RE: The Catcher in the Rye home assignment
- Many readers observe that The Catcher in the Rye is a novel about grief. In what ways does Holden exhibit aspects of the grieving process? Does he reach any sort of closure or letting go? How do you know?
- In what ways is The Catcher in the Rye a novel of social protest? What aspects of society does Salinger critique? What alternatives does he offer?
- Holden, like each of us, faces living in a world he did not create. Nobody, not even Holden, can live in a culture without having some of it rub off on them. What faults of his society does Holden exhibit? How does Salinger reveal these faults to readers?
Many readers observe that The Catcher in the Rye is a novel about grief. In what ways does Holden exhibit aspects of the grieving process? Does he reach any sort of closure or letting go? How do you know?

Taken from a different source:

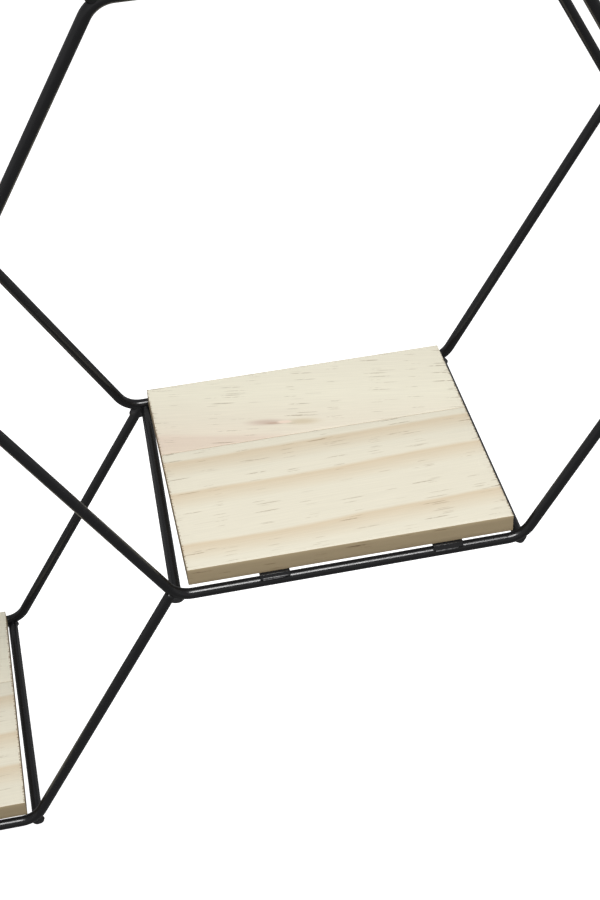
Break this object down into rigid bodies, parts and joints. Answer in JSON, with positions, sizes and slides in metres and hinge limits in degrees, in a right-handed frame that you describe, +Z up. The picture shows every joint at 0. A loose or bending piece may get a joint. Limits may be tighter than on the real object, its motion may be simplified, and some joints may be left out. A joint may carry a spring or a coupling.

Death is a consistent theme in the novel. It is continually implied by the presence of Holden’s younger brother’s spirit, even though Allie has been dead for about three years. When Holden fears for his own existence, such as when he feels that he might disappear, he speaks to Allie. He is haunted by the thought of Allie in the rainy cemetery surrounded by tombstones and dead people. Holden associates death with the mutability of time. He wishes that everything could just stay the way it is, that time could stand still, especially when something beautiful happens. When he compares this to the displays under glass at the museum, Holden seems to be rejecting life itself. Life is change. Aging and mutability are inevitable. It isn’t just that society wants Holden to grow up; his own biological condition insists that he become an adult. When he resists change, Holden is fighting the biological clock that eventually will result in old age and death. He also resists simply growing up. Although we may admire his candor and even sometimes identify with his adolescent wish, we are left to conclude that Holden’s way leads to considerable frustration and, eventually, madness.